Steve Sailing, 48, has been living with ALS, amyotrophic lateral sclerosis (also known as Lou Gehrig's disease), for 10 years. The disease cripples the body but not the mind.
"To understand what it is like to have ALS, lay down and have someone tie a 50-pound weight to each foot and each hand," he says, via a computer-generated voice. "You try like hell to move, but you just don't make any progress."
Steve can move his head very subtly, but that's it. Most people in his condition wind up in traditional nursing homes, immobile, and completely dependent. But after his diagnosis, Steve, an architect, was determined to avoid that fate. So he designed the place where he and 19 others now live: the ALS Residence at the Leonard Florence Center for Living, outside Boston.

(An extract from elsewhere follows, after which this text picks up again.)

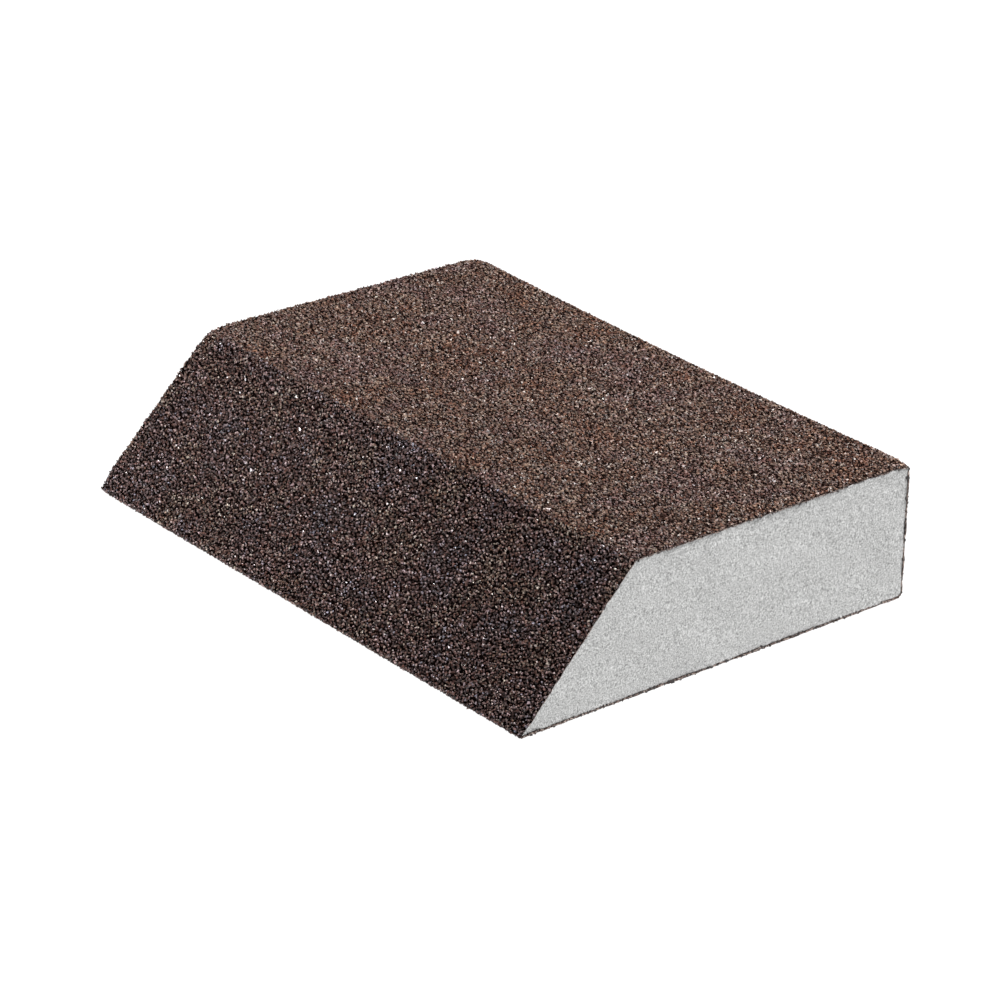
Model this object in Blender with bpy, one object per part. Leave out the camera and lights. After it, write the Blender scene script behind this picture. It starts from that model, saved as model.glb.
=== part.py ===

"I can open my door, control the lights, the window shade, the thermostat, the TV and home theater, and any electrical device anywhere in the room," Steve says.
"What Steve has accomplished using his eyes only has helped all these other individuals live a very meaningful, dignified life," says Barry Berman, the CEO of the Chelsea Jewish Foundation, the parent nonprofit of the Leonard Florence House and Steve Sailing Residence. "It's the only place in the world that we know of that has this level or service and care for individuals with ALS," Berman says.
But this home has only 20 spots, all funded by Medicaid and generous donors. The individual pays nothing. Berman believes this model could and should be replicated throughout the world, but most ALS donations go to researching a cure.
"I hope I live long enough to see a day when this disease is cured, but I think there has to be a balance of spending money and resources on research but also caring for individuals that are living this nightmare every single day," Berman says.
"There is a big difference between being kept alive and living a life," Steve says. "The ALS Residence is the only place in the world that I know of that provides the opportunity for people with ALS to reclaim their life and to live it to the fullest."
This video shows the ALS Residence at hte Leonard Florence Center for Living: http://www.fox5ny.com/news/244331587-video.
To read the full article, please visit http://www.foxnews.com/…/architect-with-als-designs-residen….
ALS Worldwide applauds the efforts of Steve Sailing, the Chelsea Jewish Foundation, and all of the generous supporters that made this residence a reality. While the Leonard Florence House and Steve Sailing Residence may not be the right living situation for everyone with ALS, we absolutely agree with the idea that everyone living with the disease should have the opportunity to live and enjoy life to the fullest degree possible.